# Problem to solve
The listing below should be written out exactly; please include all of it.

====== Information supplied

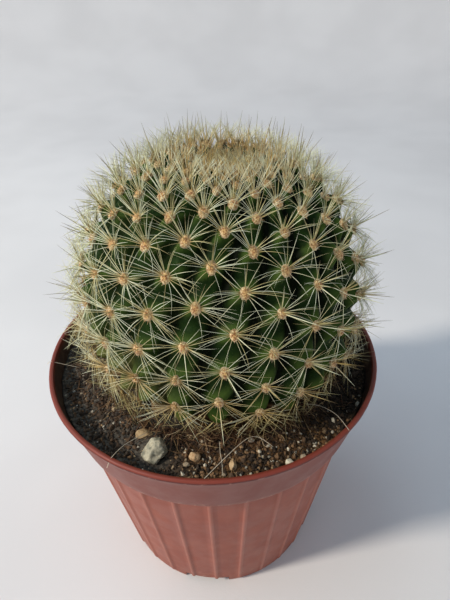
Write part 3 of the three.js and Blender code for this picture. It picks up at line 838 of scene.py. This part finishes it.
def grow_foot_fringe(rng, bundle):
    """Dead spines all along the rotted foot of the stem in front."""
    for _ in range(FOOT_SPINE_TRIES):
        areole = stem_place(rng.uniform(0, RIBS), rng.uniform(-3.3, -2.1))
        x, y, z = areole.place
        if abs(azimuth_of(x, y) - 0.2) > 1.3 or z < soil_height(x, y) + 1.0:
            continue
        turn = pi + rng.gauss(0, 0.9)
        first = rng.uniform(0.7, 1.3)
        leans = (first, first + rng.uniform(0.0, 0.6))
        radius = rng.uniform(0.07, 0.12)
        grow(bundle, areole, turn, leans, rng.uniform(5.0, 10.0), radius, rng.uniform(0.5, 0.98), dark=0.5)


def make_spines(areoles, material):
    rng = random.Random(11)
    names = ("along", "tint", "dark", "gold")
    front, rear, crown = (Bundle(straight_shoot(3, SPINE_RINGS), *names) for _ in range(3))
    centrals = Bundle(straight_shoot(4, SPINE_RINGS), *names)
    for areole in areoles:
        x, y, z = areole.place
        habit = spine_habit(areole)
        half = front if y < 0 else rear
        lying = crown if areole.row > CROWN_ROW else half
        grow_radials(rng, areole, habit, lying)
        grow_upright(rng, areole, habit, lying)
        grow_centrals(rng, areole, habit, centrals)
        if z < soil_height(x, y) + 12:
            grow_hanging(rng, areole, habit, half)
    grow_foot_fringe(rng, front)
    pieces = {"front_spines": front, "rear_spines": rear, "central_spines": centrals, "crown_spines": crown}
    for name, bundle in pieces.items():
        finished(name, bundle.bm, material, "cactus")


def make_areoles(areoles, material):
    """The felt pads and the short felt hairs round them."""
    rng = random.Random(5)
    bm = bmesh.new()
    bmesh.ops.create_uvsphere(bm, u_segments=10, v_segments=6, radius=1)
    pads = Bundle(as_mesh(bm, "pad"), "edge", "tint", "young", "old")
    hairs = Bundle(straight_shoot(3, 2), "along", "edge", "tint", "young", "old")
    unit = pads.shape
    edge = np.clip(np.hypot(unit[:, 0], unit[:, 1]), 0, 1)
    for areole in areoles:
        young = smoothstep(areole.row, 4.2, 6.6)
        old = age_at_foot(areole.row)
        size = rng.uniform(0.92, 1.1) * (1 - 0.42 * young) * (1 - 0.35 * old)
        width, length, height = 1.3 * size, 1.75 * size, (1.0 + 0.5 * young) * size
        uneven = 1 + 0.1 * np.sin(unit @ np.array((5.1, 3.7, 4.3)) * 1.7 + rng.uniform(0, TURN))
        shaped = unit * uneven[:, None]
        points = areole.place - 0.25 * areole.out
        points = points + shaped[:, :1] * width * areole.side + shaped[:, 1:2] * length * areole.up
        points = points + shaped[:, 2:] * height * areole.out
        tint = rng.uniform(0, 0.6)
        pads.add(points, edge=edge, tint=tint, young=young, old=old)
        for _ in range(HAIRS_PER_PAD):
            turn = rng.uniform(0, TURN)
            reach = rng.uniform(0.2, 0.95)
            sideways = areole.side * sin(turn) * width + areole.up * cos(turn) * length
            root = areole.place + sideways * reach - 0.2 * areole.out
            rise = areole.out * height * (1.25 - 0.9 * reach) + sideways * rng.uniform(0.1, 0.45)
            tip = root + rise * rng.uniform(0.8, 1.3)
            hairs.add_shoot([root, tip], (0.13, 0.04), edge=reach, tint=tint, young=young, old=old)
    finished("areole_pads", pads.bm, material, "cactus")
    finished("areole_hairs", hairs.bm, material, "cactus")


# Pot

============

# The result
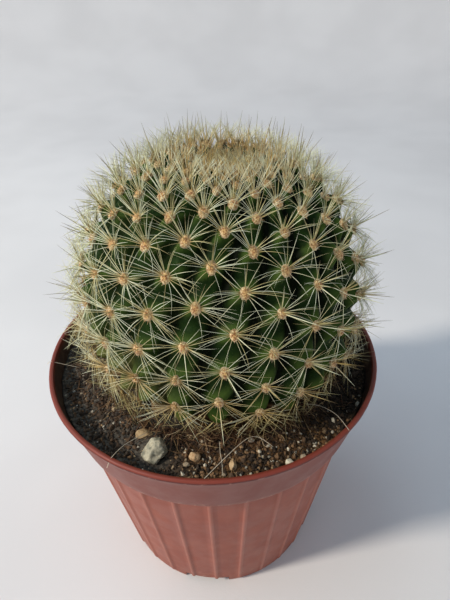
Write part 3 of the three.js and Blender code for this picture. It picks up at line 838 of scene.py. This part finishes it.
def grow_foot_fringe(rng, bundle):
    """Dead spines all along the rotted foot of the stem in front."""
    for _ in range(FOOT_SPINE_TRIES):
        areole = stem_place(rng.uniform(0, RIBS), rng.uniform(-3.3, -2.1))
        x, y, z = areole.place
        if abs(azimuth_of(x, y) - 0.2) > 1.3 or z < soil_height(x, y) + 1.0:
            continue
        turn = pi + rng.gauss(0, 0.9)
        first = rng.uniform(0.7, 1.3)
        leans = (first, first + rng.uniform(0.0, 0.6))
        radius = rng.uniform(0.07, 0.12)
        grow(bundle, areole, turn, leans, rng.uniform(5.0, 10.0), radius, rng.uniform(0.5, 0.98), dark=0.5)


def make_spines(areoles, material):
    rng = random.Random(11)
    names = ("along", "tint", "dark", "gold")
    front, rear, crown = (Bundle(straight_shoot(3, SPINE_RINGS), *names) for _ in range(3))
    centrals = Bundle(straight_shoot(4, SPINE_RINGS), *names)
    for areole in areoles:
        x, y, z = areole.place
        habit = spine_habit(areole)
        half = front if y < 0 else rear
        lying = crown if areole.row > CROWN_ROW else half
        grow_radials(rng, areole, habit, lying)
        grow_upright(rng, areole, habit, lying)
        grow_centrals(rng, areole, habit, centrals)
        if z < soil_height(x, y) + 12:
            grow_hanging(rng, areole, habit, half)
    grow_foot_fringe(rng, front)
    pieces = {"front_spines": front, "rear_spines": rear, "central_spines": centrals, "crown_spines": crown}
    for name, bundle in pieces.items():
        finished(name, bundle.bm, material, "cactus")


def make_areoles(areoles, material):
    """The felt pads and the short felt hairs round them."""
    rng = random.Random(5)
    bm = bmesh.new()
    bmesh.ops.create_uvsphere(bm, u_segments=10, v_segments=6, radius=1)
    pads = Bundle(as_mesh(bm, "pad"), "edge", "tint", "young", "old")
    hairs = Bundle(straight_shoot(3, 2), "along", "edge", "tint", "young", "old")
    unit = pads.shape
    edge = np.clip(np.hypot(unit[:, 0], unit[:, 1]), 0, 1)
    for areole in areoles:
        young = smoothstep(areole.row, 4.2, 6.6)
        old = age_at_foot(areole.row)
        size = rng.uniform(0.92, 1.1) * (1 - 0.42 * young) * (1 - 0.35 * old)
        width, length, height = 1.3 * size, 1.75 * size, (1.0 + 0.5 * young) * size
        uneven = 1 + 0.1 * np.sin(unit @ np.array((5.1, 3.7, 4.3)) * 1.7 + rng.uniform(0, TURN))
        shaped = unit * uneven[:, None]
        points = areole.place - 0.25 * areole.out
        points = points + shaped[:, :1] * width * areole.side + shaped[:, 1:2] * length * areole.up
        points = points + shaped[:, 2:] * height * areole.out
        tint = rng.uniform(0, 0.6)
        pads.add(points, edge=edge, tint=tint, young=young, old=old)
        for _ in range(HAIRS_PER_PAD):
            turn = rng.uniform(0, TURN)
            reach = rng.uniform(0.2, 0.95)
            sideways = areole.side * sin(turn) * width + areole.up * cos(turn) * length
            root = areole.place + sideways * reach - 0.2 * areole.out
            rise = areole.out * height * (1.25 - 0.9 * reach) + sideways * rng.uniform(0.1, 0.45)
            tip = root + rise * rng.uniform(0.8, 1.3)
            hairs.add_shoot([root, tip], (0.13, 0.04), edge=reach, tint=tint, young=young, old=old)
    finished("areole_pads", pads.bm, material, "cactus")
    finished("areole_hairs", hairs.bm, material, "cactus")


# Pot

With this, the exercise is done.